Since 2017, the coffee industry in Ethiopia has allowed direct sales to importers through washing stations. Before, everything had to be traded through the Ethiopia Commodity Exchange (ECX). The ECX is equivalent to the Nairobi Coffee Exchange, but inefficient and poorly organized; where batches are mixed across large production areas and therefore traceability and quality are generally lost or degraded.
90% of Ethiopian coffee is produced by small coffee growers, who deliver their cherries to the washing stations closest to their farms. These washing stations are organized in two ways, either they are bought by private agents or they are grouped in cooperatives. The private agents are exporters and the cooperatives are again grouped in Unions, which function as an “umbrella” organization, providing support in important areas of marketing, production, financing and logistical support.
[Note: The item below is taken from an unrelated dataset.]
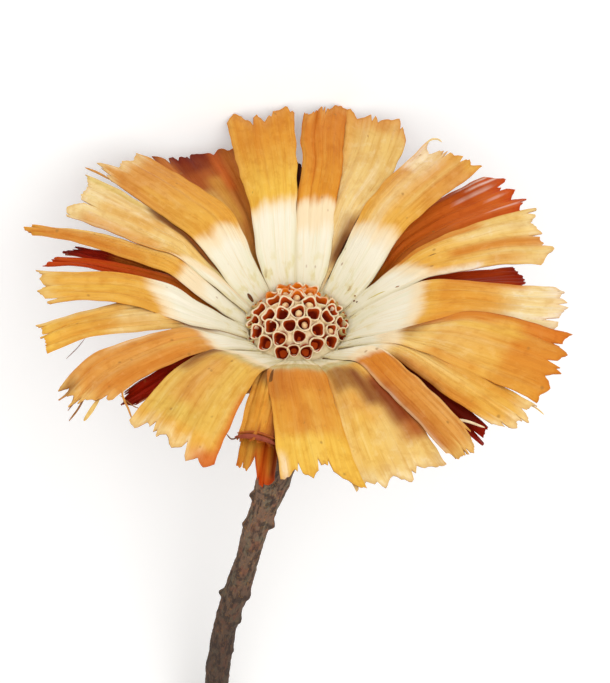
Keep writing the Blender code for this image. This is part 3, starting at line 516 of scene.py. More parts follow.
class Wire:
    """A node's output. Arithmetic on it adds Math nodes."""

    def __init__(self, kit, socket):
        self.kit = kit
        self.socket = socket

    def math(self, operation, *values):
        return self.kit.node("ShaderNodeMath", dict(enumerate(values)), operation=operation)

    def __add__(self, other):
        return self.math("ADD", self, other)

    def __radd__(self, other):
        return self.math("ADD", other, self)

    def __sub__(self, other):
        return self.math("SUBTRACT", self, other)

    def __rsub__(self, other):
        return self.math("SUBTRACT", other, self)

    def __mul__(self, other):
        return self.math("MULTIPLY", self, other)

    def __rmul__(self, other):
        return self.math("MULTIPLY", other, self)

    def ramp(self, low, high):
        """0 under low, 1 over high and smooth between them."""
        return self.kit.node("ShaderNodeMapRange", {"Value": self, "From Min": low, "From Max": high},
                             interpolation_type="SMOOTHSTEP")

    def fall(self, low, high):
        """1 under low, 0 over high and smooth between them."""
        return 1.0 - self.ramp(low, high)


class Kit:
    """Adds nodes to one tree, which may be a material's."""

    def __init__(self, tree, material=None):
        self.tree = tree
        self.material = material

    def node(self, kind, values=None, output=0, **settings):
        """One node: its settings first, then the values or links of its sockets."""
        made = self.tree.nodes.new(kind)
        for name, value in settings.items():
            setattr(made, name, value)
        for key, value in (values or {}).items():
            self.feed(made.inputs[key], value)
        return Wire(self, made.outputs[output])

    def feed(self, socket, value):
        if isinstance(value, Wire):
            self.tree.links.new(value.socket, socket)
        elif socket.type == "RGBA":
            socket.default_value = (*value[:3], 1.0)
        else:
            socket.default_value = value

    def mark(self, name, output):
        return self.node("ShaderNodeAttribute", None, output, attribute_name=name)

    def spot(self):
        return self.node("ShaderNodeTexCoord", None, "Object")

    def split(self, vector):
        made = self.node("ShaderNodeSeparateXYZ", {0: vector}).socket.node
        return [Wire(self, socket) for socket in made.outputs]

    def scaled(self, place, scales, shift=0.0):
        """Three wires joined in one vector, each by its own scale, and moved along the third."""
        x, y, z = [wire * scale for wire, scale in zip(place, scales)]
        return self.node("ShaderNodeCombineXYZ", {0: x, 1: y, 2: z + shift})

    def noise(self, vector, scale, detail, roughness=0.5):
        return self.node("ShaderNodeTexNoise", {
            "Vector": vector, "Scale": scale, "Detail": detail, "Roughness": roughness})

    def grain(self, place, scales, shift=0.0, detail=3.0, roughness=0.5):
        """Noise that is drawn out by scales of its own along three wires."""
        return self.noise(self.scaled(place, scales, shift), 1.0, detail, roughness)

    def mix(self, first, second, share, blend="MIX"):
        """Two colours mixed by a value."""
        return self.node("ShaderNodeMix", {0: share, 6: first, 7: second}, 2,
                         data_type="RGBA", blend_type=blend)

    def layers(self, colour, *coats):
        """A colour with others laid over it in turn, each by its share."""
        for over, share in coats:
            colour = self.mix(colour, over, share)
        return colour

    def bump(self, height, distance, strength):
        return self.node("ShaderNodeBump", {
            "Strength": strength, "Distance": distance, "Height": height}, "Normal")

    def finish(self, **values):
        """Feeds the one shader of the material and gives the material."""
        shader = self.tree.nodes["Principled BSDF"]
        for name, value in values.items():
            self.feed(shader.inputs[name.replace("_", " ")], value)
        return self.material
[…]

At Kilimanjaro Specialty Coffees we work only with Cooperative Unions, and not with private agents. This means that we have access to first-hand information when cupping and selecting lots, transparency regarding the costs and finances of the Union, more traceability, fewer unnecessary intermediaries and we generate a greater socioeconomic impact for the coffee grower and their communities.
VARIETIES AND HEIRLOOM
According to the Cambridge dictionary, the word "Heirloom" has the following meanings:
1.- valuable object that the older members of a family have given to the younger members of the same family for many years.
2.- a fruit, plant or seed of a type, which has existed for many years.
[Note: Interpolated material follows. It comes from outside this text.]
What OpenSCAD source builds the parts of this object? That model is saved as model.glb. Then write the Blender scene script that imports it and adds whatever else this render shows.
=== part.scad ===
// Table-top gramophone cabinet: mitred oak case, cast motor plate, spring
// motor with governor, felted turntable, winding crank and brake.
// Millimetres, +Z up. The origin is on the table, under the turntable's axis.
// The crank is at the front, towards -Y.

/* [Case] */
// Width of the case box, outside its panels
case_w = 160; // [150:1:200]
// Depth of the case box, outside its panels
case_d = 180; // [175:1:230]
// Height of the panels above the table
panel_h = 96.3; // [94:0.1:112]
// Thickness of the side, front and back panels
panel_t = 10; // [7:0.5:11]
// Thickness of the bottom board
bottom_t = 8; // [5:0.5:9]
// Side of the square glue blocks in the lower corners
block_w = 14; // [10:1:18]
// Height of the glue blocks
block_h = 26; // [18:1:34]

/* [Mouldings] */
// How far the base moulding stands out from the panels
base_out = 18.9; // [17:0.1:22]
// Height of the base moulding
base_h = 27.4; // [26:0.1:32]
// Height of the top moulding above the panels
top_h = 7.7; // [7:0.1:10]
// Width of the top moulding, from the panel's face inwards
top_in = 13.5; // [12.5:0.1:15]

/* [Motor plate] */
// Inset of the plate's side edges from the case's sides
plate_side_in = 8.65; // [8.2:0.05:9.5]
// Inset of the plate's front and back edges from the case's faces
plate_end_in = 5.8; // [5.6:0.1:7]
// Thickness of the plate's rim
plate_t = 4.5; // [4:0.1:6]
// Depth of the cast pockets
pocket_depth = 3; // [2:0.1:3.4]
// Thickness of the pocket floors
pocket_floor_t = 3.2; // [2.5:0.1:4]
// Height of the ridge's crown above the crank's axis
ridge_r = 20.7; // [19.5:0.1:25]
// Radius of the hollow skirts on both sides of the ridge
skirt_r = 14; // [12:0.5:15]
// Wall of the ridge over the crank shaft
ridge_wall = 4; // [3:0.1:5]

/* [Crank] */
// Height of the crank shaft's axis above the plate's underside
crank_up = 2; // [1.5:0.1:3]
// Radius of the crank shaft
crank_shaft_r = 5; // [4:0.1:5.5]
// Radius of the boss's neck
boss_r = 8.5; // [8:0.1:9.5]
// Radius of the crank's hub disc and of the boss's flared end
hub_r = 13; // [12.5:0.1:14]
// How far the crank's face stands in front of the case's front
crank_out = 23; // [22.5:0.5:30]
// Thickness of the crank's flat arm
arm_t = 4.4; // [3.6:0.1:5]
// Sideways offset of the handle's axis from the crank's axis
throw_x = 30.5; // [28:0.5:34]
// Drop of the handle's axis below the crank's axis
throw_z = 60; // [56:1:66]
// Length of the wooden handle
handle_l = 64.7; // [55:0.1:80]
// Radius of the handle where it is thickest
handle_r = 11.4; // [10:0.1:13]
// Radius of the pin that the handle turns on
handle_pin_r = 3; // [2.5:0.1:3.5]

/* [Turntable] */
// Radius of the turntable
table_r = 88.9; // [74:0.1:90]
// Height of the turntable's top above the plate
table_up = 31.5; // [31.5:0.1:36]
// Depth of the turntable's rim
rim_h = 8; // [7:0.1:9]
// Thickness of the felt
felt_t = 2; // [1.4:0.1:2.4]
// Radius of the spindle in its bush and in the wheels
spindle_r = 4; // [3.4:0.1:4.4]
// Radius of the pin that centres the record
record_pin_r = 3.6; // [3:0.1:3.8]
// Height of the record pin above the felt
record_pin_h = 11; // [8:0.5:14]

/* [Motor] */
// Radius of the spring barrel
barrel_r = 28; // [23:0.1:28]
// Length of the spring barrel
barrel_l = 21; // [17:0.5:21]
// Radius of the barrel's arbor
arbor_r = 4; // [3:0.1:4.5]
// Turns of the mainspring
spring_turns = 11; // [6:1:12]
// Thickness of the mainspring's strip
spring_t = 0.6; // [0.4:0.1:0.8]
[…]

An "Heirloom" variety is a plant variety that has a history of transfer within a family or community, similar to the generational exchange of heirloom jewellery or furniture.
From a macro botanical point of view, an Heirloom variety must be open pollinated. The Arabica species is a self-pollinated crop, therefore, from a conceptual point of view, the term "Heirloom" does not apply to the Arabica species.
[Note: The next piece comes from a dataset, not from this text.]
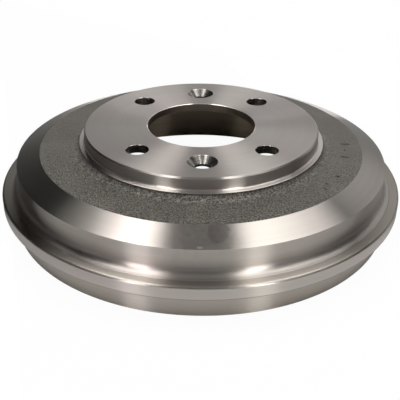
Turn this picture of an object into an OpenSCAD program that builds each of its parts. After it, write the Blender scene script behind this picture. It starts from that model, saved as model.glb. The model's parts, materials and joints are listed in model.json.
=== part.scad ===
// Rear brake drum of grey cast iron, for a small car.
// It is one casting: the raised mounting face (the hat), the flat web round it and the
// friction ring with its stiffening flange. The lathe has turned the hat, the cone, the
// barrel, the flange and the friction surface; the web and the inner corner stay as cast.
// The drum stands on its open rim. Z is its axis, and z = 0 is the rim's plane.
// All sizes are in millimetres.

/* [Friction ring] */
// Diameter of the friction surface
friction_d = 203.2; // [195:0.1:215]
// Wall between the friction surface and the barrel
barrel_wall = 6.25; // [5:0.05:9]
// Wall between the friction surface and the lip at the open end
lip_wall = 9.6; // [7:0.1:12]
// Height of the lip, from the rim to the flange
lip_h = 14.2; // [8:0.1:16]
// Chamfer at the mouth of the friction surface
mouth_chamfer = 0.8; // [0.4:0.1:2]
// Step between the friction surface and the cast wall above it
shoulder_h = 1; // [0.5:0.1:2]
// Radius of the rim's outer corner
rim_round = 0.6; // [0.3:0.1:1.5]

/* [Flange] */
// How far the flange stands out from the barrel
flange_reach = 9.7; // [7:0.1:12]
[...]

For many years in the coffee industry, the word Heirloom has been used in Ethiopia, as a generic term to describe a variety or group of unknown cultivated varieties of a particular lot, farm or region, which over the years has been planted and passed from one coffee producer to the next.
Ever since the specialty coffee movement began to grow around the world, there was an obvious need for traceability and information. Although the Jimma Agricultural Research Center (JARC) has been working since the 1970s on research and development of new varieties, importers have had limited access to this information to describe the varieties of the coffees they were buying from Ethiopia.
Today, thanks to professionals like Getu Bekele and more, who have been studying the wild and cultivated varieties of Ethiopia for decades, we can recognize and differentiate two large groups of Ethiopian coffee varieties: the regional varieties and the varieties improved by the JARC.
We can say that there are between 6,000 and 10,000 regional varieties and the JARC has developed around 60 improved varieties, which have been distributed among coffee growers throughout the country. These improved varieties address the problems of CBD, rust, cup quality and yield, and today they are widely used in all coffee growing regions of Ethiopia.
For example, if we analyse the Jimma region, we can learn that the improved varieties of the area belong to the 1974/75 Metu Bishari selection, where we find the varieties: 74110, 74112, 74140, 74148 and 74165. The regional varieties found in this area they include: Kuburi, Bedessa, Yawan and Dalacha, among others.
Each coffee region in Ethiopia today has a completely specific set of improved varieties and regional varieties, adapted to the unique conditions of each area.